DESCARTES: Um Modelo Hidráulico do Corpo Humano

DESCARTES


1. Supondo que o corpo não seja mais que uma estátua ou máquina de terra que Deus cria expressamente para torná-lo o máximo possível semelhante a nós: de modo não só a conferir-lhe externamente a cor e a forma de todos os nossos membros, mas também colocando no seu interior todas as peças necessárias para fazer com que ande, coma, respire e imite, enfim, todas as funções que se imagina proceder da matéria e que dependem somente da disposição dos órgãos.
          2. Vemos relógios, fontes artificiais, moinhos e outras máquinas semelhantes, as quais, mesmo sendo feitas apenas por homens, têm todavia o poder de se mover sozinhas de diversas maneiras; parece-me que eu não saberia imaginar tantas espécies de movimento nesta máquina que suponho ter sido feita pelas mãos de Deus nem lhe atribuir tantas habilidades sem que tenhais motivos para pensar que outras mais pudessem existir...
3. Assim como talvez tenhais visto nas grutas e fontes que estão nos jardins dos nossos reis, em que a simples força da água saindo da fonte é suficiente para movimentar diversas máquinas e também para fazer com que toquem alguns instrumentos ou pronunciem algumas palavras, conforme a diferente disposição dos tubos condutores.
4. Na verdade, pode-se muito bem comparar os nervos da máquina que estou descrevendo com a tubulação das máquinas dessas fontes; os seus músculos e os seus tendões com outros diversos mecanismos e molas que servem para movê-las; os seus espíritos animais com a água que se move, dos quais o coração é a fonte e as cavidades do cérebro são os castelos.
           5. Além disso, a respiração e outras ações semelhantes, que são naturais e normais para ela e que dependem do curso dos espíritos, são como os movimentos de um relógio ou de um moinho, que o curso normal da água podem tornar contínuos.
         6. Os objetos externos, que pela sua simples presença atuam sobre os seus órgãos dos sentidos, obrigando-a assim a se mover e de muitas maneiras diferentes, conforme a disposição das partes do seu cérebro, são como estranhos que, entrando em algumas grutas dessas fontes, provocam, sem querer, os movimentos que são feitos em sua presença.
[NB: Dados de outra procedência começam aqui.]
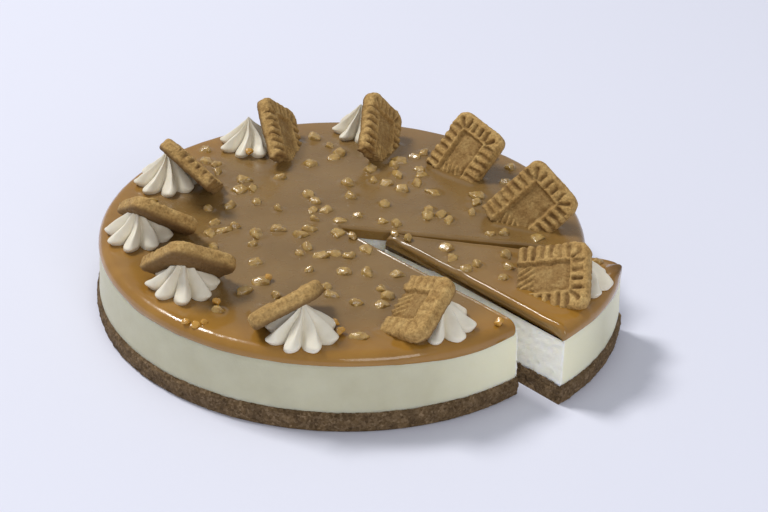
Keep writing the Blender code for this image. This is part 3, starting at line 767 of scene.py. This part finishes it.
def biscuit_grid(length):
    """Points all over a half biscuit's outline: a square grid whose two far corners are drawn round."""
    half = BISCUIT_WIDTH / 2
    columns = round(BISCUIT_WIDTH / BISCUIT_STEP)
    rows = round(length / BISCUIT_STEP)
    x, y = np.meshgrid(np.linspace(-half, half, columns + 1), np.linspace(-length / 2, length / 2, rows + 1))
    centre_x = half - BISCUIT_CORNER
    centre_y = length / 2 - BISCUIT_CORNER
    a = np.clip((np.abs(x) - centre_x) / BISCUIT_CORNER, 0.0, 1.0)
    b = np.clip((y - centre_y) / BISCUIT_CORNER, 0.0, 1.0)
    corner = (a > 0) & (b > 0)
    round_x = np.sign(x) * (centre_x + BISCUIT_CORNER * a * np.sqrt(1 - b * b / 2))
    round_y = centre_y + BISCUIT_CORNER * b * np.sqrt(1 - a * a / 2)
    return np.where(corner, round_x, x), np.where(corner, round_y, y)


def from_rim(x, y, length):
    """How far each point of a half biscuit's plan lies inside its rounded outline."""
    half = BISCUIT_WIDTH / 2
    rim_x = np.maximum(np.abs(x) - (half - BISCUIT_CORNER), 0.0)
    rim_y = np.maximum(y - (length / 2 - BISCUIT_CORNER), 0.0)
    straight = np.minimum(half - np.abs(x), length / 2 - y)
    round_corner = BISCUIT_CORNER - np.hypot(rim_x, rim_y)
    return np.maximum(np.where((rim_x > 0) & (rim_y > 0), round_corner, straight), 0.0)


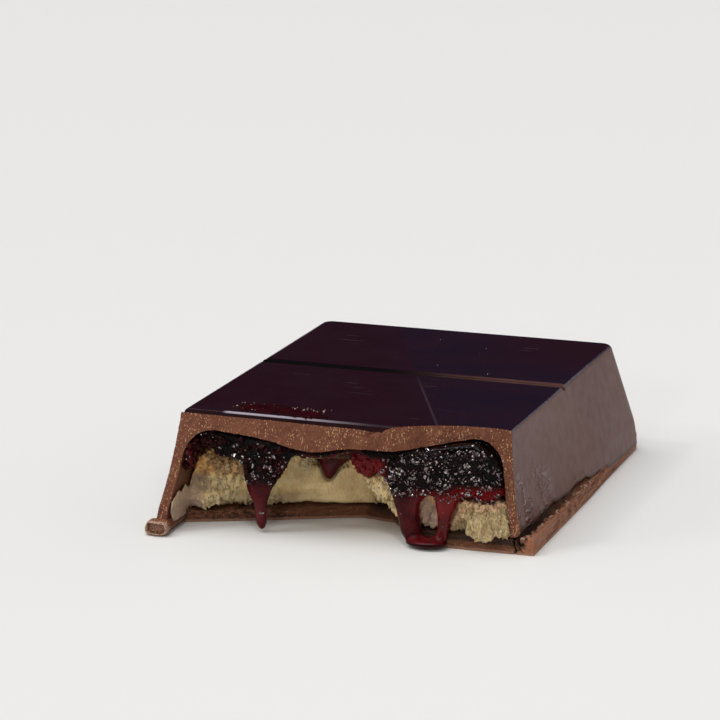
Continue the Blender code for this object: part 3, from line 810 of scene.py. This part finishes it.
def jam_filling():
    jam = copy_of("jam", "jam_filling")
    remesh(jam, 0.4)
    finish_with(jam, "SMOOTH", factor=0.5, iterations=7)
    remesh(jam, 0.26)
    finish_with(jam, "SMOOTH", factor=0.5, iterations=3)
    thin_out_back(jam)
    corners = corners_of(jam)
    x, y, z = corners.T
    front = 1 - step(-32, -24, y)
    fringe = step(13, 16, x) * step(5.5, 7.5, z) * step(12.0, 10.0, z) * front
    roughen(jam, "CLOUDS", 2.6, 1.5, weigh(jam, "fringe", fringe), direction="Z", noise_depth=2)
    mass = step(8.6, 10.6, z) * (1 - step(17.2, 19.4, z + 0.06 * (x - 20))) * front
    group = weigh(jam, "grainy", mass)
    roughen(jam, "VORONOI", 0.9, 0.35, group, distance_metric="DISTANCE")
    roughen(jam, "CLOUDS", 0.5, 0.34, group, noise_depth=1)
    beads = step(-22.0, -26.0, x) * front * step(10.5, 12, z)
    roughen(jam, "VORONOI", 1.5, -0.8, weigh(jam, "beads", beads))
    paint(jam, "grainy", mass)
    ridge_drip = step(0.5, 1.8, x) * step(9.5, 7.0, x) * step(17.0, 15.5, z) * front
    low = step(11.2, 8.6, z) * step(0.8, 3.6, z) * front
    thin = thinness(jam, front > 0, 0.9, 3.4) * step(18.5, 16.0, z)
    short_drip = step(-12, -10, x) * step(0, -2, x) * step(14.0, 12.0, z) * (y < -15)
    thin = 0.7 * thin + 0.45 * low + 0.9 * ridge_drip + 0.4 * fringe + 0.7 * short_drip
    paint(jam, "thin", np.clip(thin, 0, 1))
    lower_right = step(20, 24, x) * step(13.0, 11.4, z) * front
    paint(jam, "bright", np.clip(ridge_drip + 0.6 * fringe + 0.9 * lower_right, 0, 1))
    jam.data.materials.append(WET_JAM)
    shade_smooth(jam)
    settle(jam, "jam", "jam")
    return jam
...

De fato, só podem entrar ali andando sobre certos ladrilhos, de modo que ao se aproximarem de Diana, que se banha, ela se esconda atrás dos bambus, e, perseguindo-a, farão com que Netuno venha ao seu encalço, ameaçando-os com seu tridente; ou, se forem para qualquer outro lado, farão surgir um monstro marinho que vomitará água nos seus rostos; ou coisas semelhantes, conforme o capricho dos engenheiros que as construíram.

         7. E, finalmente, quando a alma racional estiver nessa máquina, terá a sua sede principal no cérebro e ali fará como o encarregado das fontes, que está nos castelos d’água, para onde convergem os tubos dessas máquinas, quando quiser provocar, impedir ou mudar de alguma maneira os seus movimentos.

ATIVIDADE: Análise de Texto - Faça um comentário de cada um dos setes parágrafos. (Explique o que você entendeu de cada um deles).